Right now couture is the subject of intense scrutiny. There are those who believe that couture is an arcane mode of dress that should be taken out of fashion week circulation or at a minimal undergo a large restructuring. And yet it is perhaps ironic that in some ways the obstinate criticism and the overt examination of couture actually confirms its value and purpose for the preservation of the future of fashion and the choices women make. For example, one might argue that the extreme polarity of couture is what anchors the varying style and quality of fashion.
The history of couture draws forth images of french sophisticates and society figures of the wealthy elite, ladies in waiting burdened by fabric and patriarchal dependency. Basically, a time of the past that is no longer relevant.
And yet the Paris shows continue to warrant undying coverage and attention each season.

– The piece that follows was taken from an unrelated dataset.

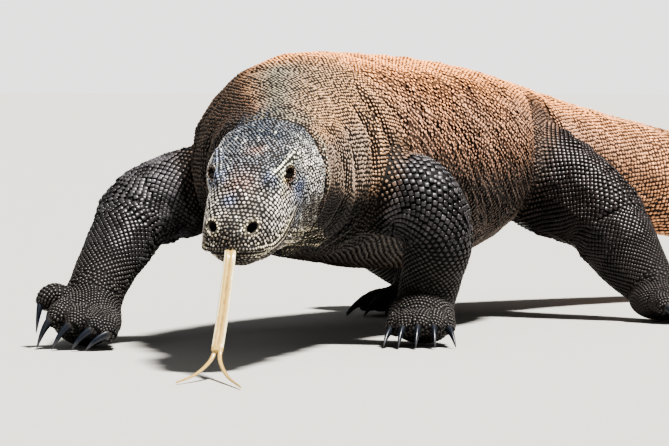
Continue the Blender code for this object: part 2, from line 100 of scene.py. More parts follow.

In fact, the public’s attraction to couture has spurned a movement in the fashion industry to create couture-like garments in appearance, that are more like ready-to-wear in quality, and are available at cost for public consumption.
Of course the challenge in the industry is the use of the word couture. The very term haute couture is tightly regulated by French law and membership in its governing body, the Chambre Syndicale de la Haute Couture, and is restricted to a handful of fashion houses.
The Metropolitan Museum of Art in New York announced the new theme for the 2016 Costume institute exhibition: “Manus x Machina: Fashion in an Age of Technology”. The upcoming exhibition will focus on the dichotomy between handmade haute couture and machine-made fashion. Based upon press quotes the exhibition intends to challenge the strictures of the standards set by the French Haute Coutre Syndication focusing on the idea that the Chambre of Haute Couture celebrates traditional codes, rituals and gender divisions which prohibit couture from becoming truly modern.
It is unfortunate that couture carries the stain of being totally out of step in a modern world. The arguments range from the time and skill restraints required to meet couture standards (a couture approved garment may require hundreds of hours and a minimum number of seamstress skill-sets) to the gender and social biases inherently instilled in the practice, specifically the conceptual and cultural boundaries in which couture is perceived to be oblivious.
In argument against couture; the Fashion industry has gone through several evolutions experiencing waves of counterculture, new styles and techniques, diverse young designers, and ever-growing revenue. Aided by globalization in general, the world has seen a diversification and intensification of flows – digital, physical, and human, growing in force and speed since the 1960s. And yet couture remains fundamentally unchanged.
But I challenge the idea of fashion needing to be fast to be modern. The fashion industry’s fast fashion mentality is of alarm. Fast fashion has impacted the industry mindset of what constitutes a successful collection which impacts the perceptions of what makes a successful designer. As you can imagine artistic expression is falling by the wayside in favor of shock value. Other side-effects are the sordid marketing practices by PR to garner exposure and the unsustainable business practices used to meet consumer demands.
This only reinforces that haute couture needs protection to preserve the future of fashion beyond the looming crash from the constant change of trends in fast fashion. In a world that is increasingly digital and manufactured — and thus infinitely replicable — couture is a singular artisanal craft that, honestly, should be abandoned before sacrificed.
Designers are the ones who can challenge the idea that couture is not modern. In fact many of the Fall 2015 couture shows blurred the line between ready-to-wear and haute couture. This was accomplished by designers thinking outside the box creating intricate pieces that met the standards of couture and were wearable. Elie Saab and Alexis Mabille are two young designers known for ready-to-wear-couture; Fendi is another example.
And while couture is not on trend with the hyper-sensitive online world or to those few voices that intimate couture is for women surrounded by maids whose only preoccupation in life might be an immaculate coif or a desire to shine as the irreproachable arm candy of their affluent husbands, I portend that Couture is still very relevant to the women of today whose desire is to dress in fashion for the life they want to lead. Couture is the only mode of dress, similar to a tailored suit from Saville Row, that is designed to make that woman shine. Because couture is about the artistry, the craft, the beauty, the color and the possibility.
And it is about wealth.
And in modern times what does a powerful wealthy woman wear?
Unfortunately the ideas of modernity, synonymous with technology and velocity, might be the thing to actually make couture obsolete. Or maybe the word ‘modern’ is simply too singularly defined.